What to produce => Repeat only the lines from the one containing "before = set(bpy.data.objects)" through the one containing "# ---- Camera: a", exactly as written, both ends included.

Data shown =>
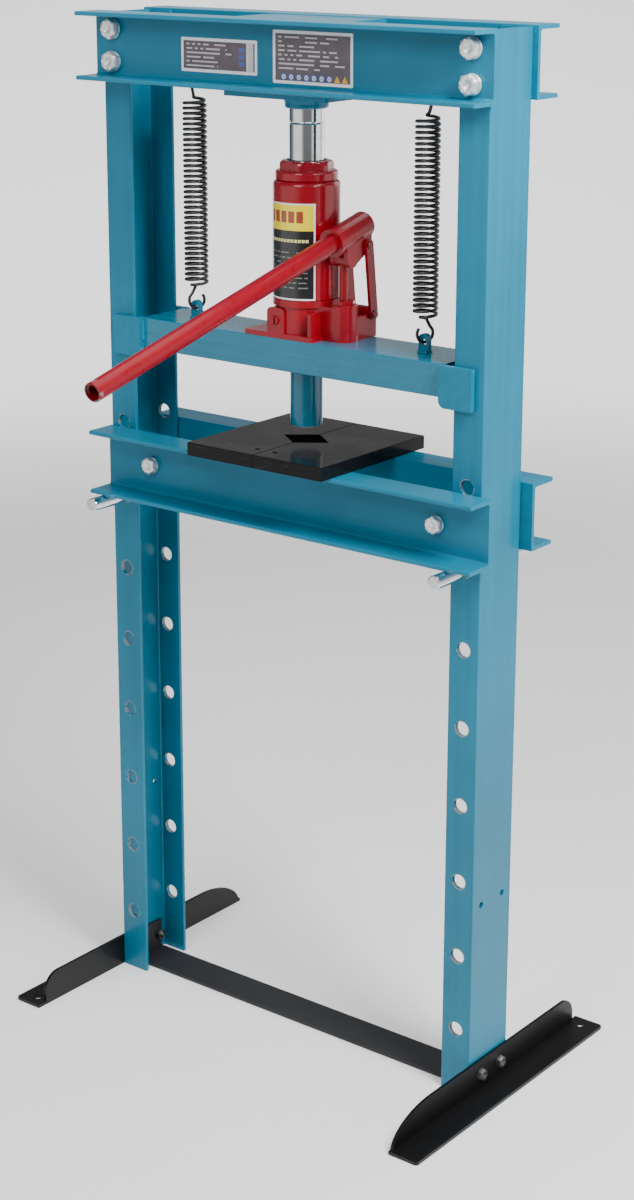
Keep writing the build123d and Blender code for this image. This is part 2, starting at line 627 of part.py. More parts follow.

* * *

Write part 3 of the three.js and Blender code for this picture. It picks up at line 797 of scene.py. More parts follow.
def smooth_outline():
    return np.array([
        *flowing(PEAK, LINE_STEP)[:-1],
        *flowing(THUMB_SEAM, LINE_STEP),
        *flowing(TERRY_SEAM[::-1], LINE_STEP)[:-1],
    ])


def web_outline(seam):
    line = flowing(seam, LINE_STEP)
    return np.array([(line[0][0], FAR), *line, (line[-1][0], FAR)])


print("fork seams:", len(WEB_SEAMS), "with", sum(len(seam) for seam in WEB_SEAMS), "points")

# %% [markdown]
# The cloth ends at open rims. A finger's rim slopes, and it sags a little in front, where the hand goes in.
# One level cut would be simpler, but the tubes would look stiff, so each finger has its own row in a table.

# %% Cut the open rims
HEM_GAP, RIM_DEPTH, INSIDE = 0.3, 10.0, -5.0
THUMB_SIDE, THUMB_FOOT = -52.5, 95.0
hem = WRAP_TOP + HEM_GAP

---

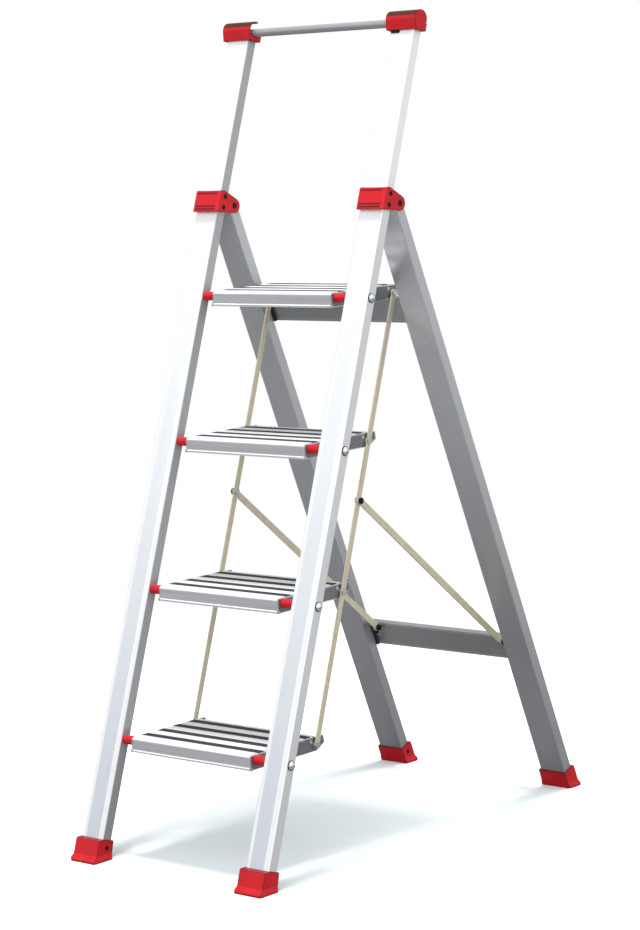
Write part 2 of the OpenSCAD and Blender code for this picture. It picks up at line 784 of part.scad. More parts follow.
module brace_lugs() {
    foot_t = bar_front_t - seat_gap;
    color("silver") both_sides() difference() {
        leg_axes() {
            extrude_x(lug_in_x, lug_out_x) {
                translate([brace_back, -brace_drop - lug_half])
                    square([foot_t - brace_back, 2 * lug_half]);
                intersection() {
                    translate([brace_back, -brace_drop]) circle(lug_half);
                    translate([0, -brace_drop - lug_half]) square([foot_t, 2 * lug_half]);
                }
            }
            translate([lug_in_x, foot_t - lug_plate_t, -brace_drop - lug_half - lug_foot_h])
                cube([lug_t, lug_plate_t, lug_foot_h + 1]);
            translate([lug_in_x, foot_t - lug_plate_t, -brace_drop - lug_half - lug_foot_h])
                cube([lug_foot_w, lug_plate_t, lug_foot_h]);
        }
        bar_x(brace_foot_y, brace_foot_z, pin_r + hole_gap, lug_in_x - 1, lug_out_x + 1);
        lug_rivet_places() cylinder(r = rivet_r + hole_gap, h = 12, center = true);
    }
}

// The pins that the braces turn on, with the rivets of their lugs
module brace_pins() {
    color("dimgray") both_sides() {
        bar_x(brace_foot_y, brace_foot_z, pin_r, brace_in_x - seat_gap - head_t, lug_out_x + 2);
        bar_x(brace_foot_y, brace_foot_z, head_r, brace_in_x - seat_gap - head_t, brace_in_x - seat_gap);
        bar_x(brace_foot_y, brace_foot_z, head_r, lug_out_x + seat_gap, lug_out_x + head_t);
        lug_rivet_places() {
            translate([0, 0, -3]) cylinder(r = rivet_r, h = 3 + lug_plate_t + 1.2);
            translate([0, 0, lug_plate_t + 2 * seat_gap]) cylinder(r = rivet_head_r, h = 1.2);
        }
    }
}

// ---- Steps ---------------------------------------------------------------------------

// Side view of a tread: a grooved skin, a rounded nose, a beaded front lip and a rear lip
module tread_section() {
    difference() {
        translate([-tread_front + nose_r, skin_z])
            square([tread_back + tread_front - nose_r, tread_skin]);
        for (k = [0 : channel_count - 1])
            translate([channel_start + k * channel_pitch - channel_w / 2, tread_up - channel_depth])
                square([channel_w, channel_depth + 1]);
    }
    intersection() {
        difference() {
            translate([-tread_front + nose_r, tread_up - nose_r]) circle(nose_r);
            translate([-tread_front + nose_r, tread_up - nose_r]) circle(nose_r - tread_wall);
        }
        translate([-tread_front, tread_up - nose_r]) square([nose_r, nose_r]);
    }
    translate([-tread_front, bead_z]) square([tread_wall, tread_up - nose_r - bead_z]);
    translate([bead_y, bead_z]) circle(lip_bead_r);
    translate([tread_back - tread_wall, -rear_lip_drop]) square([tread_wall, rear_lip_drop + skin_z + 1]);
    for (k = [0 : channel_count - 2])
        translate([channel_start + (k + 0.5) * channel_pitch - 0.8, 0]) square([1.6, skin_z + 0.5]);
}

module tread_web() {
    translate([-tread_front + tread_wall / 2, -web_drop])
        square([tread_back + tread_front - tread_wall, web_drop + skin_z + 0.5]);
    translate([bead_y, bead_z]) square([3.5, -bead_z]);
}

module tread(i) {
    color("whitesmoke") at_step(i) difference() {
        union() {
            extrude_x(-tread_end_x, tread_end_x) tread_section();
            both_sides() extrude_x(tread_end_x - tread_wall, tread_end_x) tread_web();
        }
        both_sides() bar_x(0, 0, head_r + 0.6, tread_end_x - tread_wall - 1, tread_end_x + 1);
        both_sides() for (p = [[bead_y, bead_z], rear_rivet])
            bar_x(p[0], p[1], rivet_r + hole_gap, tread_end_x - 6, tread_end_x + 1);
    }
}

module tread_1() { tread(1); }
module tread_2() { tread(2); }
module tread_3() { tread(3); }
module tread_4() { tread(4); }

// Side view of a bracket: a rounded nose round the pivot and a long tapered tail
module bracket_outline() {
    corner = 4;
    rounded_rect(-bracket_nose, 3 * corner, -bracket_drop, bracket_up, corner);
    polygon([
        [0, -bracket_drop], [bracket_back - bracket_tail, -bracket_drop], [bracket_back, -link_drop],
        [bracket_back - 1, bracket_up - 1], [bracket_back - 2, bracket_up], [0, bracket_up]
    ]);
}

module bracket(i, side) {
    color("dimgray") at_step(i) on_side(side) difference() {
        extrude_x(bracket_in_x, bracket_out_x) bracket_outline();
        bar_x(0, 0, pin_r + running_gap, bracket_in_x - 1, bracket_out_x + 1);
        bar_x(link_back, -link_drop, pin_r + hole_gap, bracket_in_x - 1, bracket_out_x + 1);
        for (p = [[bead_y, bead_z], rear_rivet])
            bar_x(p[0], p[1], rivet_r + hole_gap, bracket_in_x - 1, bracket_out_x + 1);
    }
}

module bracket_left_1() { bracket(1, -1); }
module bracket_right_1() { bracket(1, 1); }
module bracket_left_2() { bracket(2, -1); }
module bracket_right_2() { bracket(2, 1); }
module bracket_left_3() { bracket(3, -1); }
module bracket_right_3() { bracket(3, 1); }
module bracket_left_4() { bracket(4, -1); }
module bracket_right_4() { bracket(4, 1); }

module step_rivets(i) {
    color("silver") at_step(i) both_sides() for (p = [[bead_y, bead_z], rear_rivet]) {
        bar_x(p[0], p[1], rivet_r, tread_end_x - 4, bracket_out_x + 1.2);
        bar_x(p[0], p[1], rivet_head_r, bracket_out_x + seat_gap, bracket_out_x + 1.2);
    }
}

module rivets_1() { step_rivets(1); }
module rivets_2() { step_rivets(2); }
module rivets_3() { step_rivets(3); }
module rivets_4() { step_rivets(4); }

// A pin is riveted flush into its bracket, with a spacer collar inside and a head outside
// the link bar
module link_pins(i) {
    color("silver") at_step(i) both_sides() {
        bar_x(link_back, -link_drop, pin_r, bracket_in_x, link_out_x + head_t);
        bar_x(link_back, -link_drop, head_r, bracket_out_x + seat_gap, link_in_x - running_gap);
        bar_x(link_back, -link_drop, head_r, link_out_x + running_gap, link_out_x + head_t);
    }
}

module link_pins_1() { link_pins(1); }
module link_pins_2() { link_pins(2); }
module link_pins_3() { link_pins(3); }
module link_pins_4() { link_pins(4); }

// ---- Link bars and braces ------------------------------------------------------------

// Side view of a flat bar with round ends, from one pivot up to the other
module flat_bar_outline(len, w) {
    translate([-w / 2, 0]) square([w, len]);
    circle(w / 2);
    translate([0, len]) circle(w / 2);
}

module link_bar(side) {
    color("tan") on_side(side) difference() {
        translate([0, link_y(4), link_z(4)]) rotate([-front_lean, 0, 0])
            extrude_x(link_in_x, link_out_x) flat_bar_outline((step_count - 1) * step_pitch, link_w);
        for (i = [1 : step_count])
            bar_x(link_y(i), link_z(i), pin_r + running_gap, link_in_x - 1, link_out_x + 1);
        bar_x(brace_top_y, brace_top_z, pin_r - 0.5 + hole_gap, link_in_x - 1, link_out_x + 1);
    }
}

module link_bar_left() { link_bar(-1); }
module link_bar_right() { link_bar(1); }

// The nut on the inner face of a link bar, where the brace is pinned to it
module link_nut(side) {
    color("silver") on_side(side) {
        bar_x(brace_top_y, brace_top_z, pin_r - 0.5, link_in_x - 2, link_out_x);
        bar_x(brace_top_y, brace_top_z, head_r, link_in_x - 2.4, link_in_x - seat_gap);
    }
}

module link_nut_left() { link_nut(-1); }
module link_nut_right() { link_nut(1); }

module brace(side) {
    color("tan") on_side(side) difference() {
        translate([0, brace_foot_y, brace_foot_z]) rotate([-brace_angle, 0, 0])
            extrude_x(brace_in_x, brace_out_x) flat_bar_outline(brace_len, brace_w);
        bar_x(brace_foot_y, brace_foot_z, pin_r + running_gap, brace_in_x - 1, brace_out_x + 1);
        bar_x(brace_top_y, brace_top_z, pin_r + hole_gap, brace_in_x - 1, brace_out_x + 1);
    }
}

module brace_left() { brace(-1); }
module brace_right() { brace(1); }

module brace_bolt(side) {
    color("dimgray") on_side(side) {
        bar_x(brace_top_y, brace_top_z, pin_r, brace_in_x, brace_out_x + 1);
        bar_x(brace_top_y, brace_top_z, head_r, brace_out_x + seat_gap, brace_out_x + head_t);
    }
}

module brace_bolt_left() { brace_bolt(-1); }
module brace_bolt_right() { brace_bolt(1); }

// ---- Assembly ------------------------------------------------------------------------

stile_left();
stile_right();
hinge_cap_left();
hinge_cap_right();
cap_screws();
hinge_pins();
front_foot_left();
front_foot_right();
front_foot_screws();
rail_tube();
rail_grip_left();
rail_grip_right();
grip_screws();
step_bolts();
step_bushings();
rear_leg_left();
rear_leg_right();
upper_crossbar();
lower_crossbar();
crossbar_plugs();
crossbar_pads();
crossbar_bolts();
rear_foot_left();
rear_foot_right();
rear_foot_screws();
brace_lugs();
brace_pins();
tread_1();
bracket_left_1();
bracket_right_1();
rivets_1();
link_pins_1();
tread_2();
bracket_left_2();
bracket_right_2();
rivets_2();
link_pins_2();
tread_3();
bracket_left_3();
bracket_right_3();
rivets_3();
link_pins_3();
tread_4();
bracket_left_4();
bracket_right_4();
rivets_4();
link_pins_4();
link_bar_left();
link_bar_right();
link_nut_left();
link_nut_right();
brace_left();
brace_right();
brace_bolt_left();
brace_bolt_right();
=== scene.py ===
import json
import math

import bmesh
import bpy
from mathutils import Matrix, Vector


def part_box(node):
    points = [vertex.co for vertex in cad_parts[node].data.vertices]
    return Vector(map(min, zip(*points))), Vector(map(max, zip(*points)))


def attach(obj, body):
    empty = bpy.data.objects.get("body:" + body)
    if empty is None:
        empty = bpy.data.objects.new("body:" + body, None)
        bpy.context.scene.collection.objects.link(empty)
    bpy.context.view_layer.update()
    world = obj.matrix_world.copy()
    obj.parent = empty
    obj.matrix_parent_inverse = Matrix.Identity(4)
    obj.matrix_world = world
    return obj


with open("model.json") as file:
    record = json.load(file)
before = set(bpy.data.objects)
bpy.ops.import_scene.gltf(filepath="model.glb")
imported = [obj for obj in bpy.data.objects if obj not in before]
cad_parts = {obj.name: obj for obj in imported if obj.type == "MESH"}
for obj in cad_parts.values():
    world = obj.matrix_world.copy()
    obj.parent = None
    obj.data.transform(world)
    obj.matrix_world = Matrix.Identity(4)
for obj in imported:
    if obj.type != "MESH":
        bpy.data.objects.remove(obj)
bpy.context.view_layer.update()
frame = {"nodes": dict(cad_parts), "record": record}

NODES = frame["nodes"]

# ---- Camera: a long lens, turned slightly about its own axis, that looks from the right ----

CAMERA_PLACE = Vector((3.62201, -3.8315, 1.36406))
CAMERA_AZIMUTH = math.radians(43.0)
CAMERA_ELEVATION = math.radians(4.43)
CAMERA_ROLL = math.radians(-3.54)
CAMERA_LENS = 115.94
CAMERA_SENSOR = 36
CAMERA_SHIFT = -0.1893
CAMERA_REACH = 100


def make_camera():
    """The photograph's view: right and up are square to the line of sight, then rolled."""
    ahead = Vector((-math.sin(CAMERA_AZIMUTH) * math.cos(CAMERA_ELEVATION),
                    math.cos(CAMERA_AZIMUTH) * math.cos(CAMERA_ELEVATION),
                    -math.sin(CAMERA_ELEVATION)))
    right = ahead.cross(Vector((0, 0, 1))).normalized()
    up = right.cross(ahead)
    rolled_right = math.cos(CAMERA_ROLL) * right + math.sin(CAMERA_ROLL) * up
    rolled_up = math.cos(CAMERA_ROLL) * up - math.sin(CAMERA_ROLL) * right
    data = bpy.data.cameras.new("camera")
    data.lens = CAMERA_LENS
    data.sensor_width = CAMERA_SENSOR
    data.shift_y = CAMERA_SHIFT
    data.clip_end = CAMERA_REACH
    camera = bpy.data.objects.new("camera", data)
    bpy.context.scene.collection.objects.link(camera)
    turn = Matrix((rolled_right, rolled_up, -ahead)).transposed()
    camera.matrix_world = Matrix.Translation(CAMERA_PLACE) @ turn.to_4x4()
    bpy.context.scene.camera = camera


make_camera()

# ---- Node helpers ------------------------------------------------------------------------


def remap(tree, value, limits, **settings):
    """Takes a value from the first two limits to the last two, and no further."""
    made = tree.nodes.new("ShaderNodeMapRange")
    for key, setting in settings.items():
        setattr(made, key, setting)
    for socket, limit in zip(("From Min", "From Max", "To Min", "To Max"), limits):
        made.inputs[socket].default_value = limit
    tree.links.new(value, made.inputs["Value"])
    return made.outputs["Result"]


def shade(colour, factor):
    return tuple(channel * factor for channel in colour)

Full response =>
before = set(bpy.data.objects)
bpy.ops.import_scene.gltf(filepath="model.glb")
imported = [obj for obj in bpy.data.objects if obj not in before]
cad_parts = {obj.name: obj for obj in imported if obj.type == "MESH"}
for obj in cad_parts.values():
    world = obj.matrix_world.copy()
    obj.parent = None
    obj.data.transform(world)
    obj.matrix_world = Matrix.Identity(4)
for obj in imported:
    if obj.type != "MESH":
        bpy.data.objects.remove(obj)
bpy.context.view_layer.update()
frame = {"nodes": dict(cad_parts), "record": record}

NODES = frame["nodes"]

# ---- Camera: a long lens, turned slightly about its own axis, that looks from the right ----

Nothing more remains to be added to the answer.